O que nos trás ao problema central. Se ele consome o consumo os produtos que ele de fato obtém de nada servem, já que o que para ele é efetivo é a identificação com a publicidade em voga. Quando olha seu celular estampado em um outdoor, ou quando percebe que na televisão está o seu relógio ou seu cordão, seu boné e demais artefatos ele se insere no plano psicológico no todo social.

A publicidade monta um mundo ilusório a parte com suas ofertas e vidas eternamente felizes, essas que duram menos do que um digitar de senha do cartão. Pois do momento que se adquire um produto, no mesmo instante em que se vê possuidor dele, antes se sentindo único por estar se inserindo e afirmando sua posição na sociedade ele agora é afetado por uma angústia infernal que lhe diz a todo custo que deve partir em busca do novo objeto, para continuar participando desse fenômeno. Para continuar a perceber-se como cidadão.

O consumidor estava realmente atrás era da publicidade, essa que lhe faz querer partilhar da vida eternamente feliz que lhe promete, o que automaticamente se mostra uma falácia, mas que na mente consumidora não é falaciosa, pois se mostra verdadeira, já que ao comprar um produto ele se insere no mundo como cidadão consumidor, percebe rapidamente o erro que contém esse pensamento e é cometido logo após por novo desejo em um ciclo sem fim.
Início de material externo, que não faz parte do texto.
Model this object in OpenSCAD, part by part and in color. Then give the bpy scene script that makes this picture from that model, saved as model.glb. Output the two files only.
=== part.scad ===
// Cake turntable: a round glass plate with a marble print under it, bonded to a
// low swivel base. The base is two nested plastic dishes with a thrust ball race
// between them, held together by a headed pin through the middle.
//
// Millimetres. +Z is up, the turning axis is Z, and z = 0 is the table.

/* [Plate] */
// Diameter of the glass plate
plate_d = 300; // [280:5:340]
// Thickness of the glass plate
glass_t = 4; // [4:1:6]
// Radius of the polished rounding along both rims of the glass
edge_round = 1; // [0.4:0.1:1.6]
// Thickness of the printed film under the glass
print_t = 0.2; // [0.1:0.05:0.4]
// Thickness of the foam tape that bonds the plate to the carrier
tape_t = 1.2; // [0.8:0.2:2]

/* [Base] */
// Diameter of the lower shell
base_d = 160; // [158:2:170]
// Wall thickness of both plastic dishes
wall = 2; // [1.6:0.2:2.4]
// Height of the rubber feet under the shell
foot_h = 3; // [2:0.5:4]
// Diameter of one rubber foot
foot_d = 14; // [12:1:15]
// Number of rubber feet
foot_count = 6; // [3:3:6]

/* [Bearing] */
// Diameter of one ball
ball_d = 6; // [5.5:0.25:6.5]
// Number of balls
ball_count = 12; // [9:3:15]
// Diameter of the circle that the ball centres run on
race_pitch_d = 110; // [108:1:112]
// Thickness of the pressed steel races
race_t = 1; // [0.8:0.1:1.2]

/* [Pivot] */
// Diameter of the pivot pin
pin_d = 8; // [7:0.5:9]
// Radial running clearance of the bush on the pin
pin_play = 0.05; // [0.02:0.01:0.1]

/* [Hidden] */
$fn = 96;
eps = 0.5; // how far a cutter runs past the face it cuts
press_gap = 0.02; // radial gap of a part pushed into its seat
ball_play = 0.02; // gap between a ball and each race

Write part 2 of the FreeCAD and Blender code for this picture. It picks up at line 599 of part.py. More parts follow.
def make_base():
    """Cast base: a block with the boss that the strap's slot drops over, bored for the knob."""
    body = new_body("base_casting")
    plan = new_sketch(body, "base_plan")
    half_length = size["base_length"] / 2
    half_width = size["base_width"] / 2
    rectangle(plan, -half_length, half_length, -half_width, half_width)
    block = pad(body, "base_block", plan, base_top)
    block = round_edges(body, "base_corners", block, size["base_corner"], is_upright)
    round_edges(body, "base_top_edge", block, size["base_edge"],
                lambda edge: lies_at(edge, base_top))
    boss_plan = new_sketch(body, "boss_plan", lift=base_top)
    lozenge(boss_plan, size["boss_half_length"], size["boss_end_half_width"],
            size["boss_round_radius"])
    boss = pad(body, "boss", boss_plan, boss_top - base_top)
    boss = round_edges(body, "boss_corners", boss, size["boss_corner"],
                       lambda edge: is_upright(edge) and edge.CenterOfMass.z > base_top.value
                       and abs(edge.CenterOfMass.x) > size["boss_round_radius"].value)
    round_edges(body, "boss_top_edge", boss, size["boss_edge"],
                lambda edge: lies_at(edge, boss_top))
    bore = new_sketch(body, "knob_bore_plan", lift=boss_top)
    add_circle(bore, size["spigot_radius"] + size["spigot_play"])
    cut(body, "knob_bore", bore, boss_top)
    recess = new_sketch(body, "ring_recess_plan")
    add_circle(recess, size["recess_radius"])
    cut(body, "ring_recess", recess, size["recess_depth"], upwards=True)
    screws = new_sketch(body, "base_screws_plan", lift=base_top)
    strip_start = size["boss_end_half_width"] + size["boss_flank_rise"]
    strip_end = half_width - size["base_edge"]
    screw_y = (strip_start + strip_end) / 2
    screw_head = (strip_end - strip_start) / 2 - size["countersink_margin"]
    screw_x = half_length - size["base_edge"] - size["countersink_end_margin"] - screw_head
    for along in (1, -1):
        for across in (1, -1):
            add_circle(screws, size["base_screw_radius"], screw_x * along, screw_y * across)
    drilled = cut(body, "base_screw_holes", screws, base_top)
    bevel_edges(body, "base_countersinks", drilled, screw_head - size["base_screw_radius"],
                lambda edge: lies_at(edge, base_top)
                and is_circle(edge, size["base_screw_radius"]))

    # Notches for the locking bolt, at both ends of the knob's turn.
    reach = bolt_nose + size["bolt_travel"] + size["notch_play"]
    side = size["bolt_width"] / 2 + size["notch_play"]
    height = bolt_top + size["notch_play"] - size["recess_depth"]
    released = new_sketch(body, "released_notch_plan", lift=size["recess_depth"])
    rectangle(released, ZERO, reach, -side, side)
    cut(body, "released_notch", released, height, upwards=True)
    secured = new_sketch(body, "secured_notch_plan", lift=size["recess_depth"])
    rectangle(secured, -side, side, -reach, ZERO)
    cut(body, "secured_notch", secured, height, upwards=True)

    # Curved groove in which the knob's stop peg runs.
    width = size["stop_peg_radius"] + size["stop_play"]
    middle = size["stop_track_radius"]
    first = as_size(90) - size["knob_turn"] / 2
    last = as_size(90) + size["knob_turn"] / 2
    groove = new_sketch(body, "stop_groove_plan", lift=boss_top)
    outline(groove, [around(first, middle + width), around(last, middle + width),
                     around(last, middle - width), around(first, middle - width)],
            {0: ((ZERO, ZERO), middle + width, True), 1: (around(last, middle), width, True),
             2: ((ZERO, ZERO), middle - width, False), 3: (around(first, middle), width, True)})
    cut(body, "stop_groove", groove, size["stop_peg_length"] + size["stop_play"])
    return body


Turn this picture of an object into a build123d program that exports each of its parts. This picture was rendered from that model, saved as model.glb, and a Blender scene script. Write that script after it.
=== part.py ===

Deixamos de consumir por necessidade (exclusivamente), deixamos de consumir por prazer (exclusivamente) e somos condicionados a consumir para nos inserirmos em uma sociedade, para nos sentirmos cidadãos de direito. Pois se está com fome e não se tem como consumir comida que tipo de cidadania garantida pelo Estado é essa? Mas se eu consigo comprar minha “felicidade” ao garantir uma nova televisão para o meu barraco não importa muito que não tenha água encanada ou pintura sobre o reboco, pois eu sou cidadão! E acima de tudo isso que importa. Essa ilusão que importa. Compra-se a ilusão publicitária. Compra-se o consumo. Consumimos, no fundo, o consumo.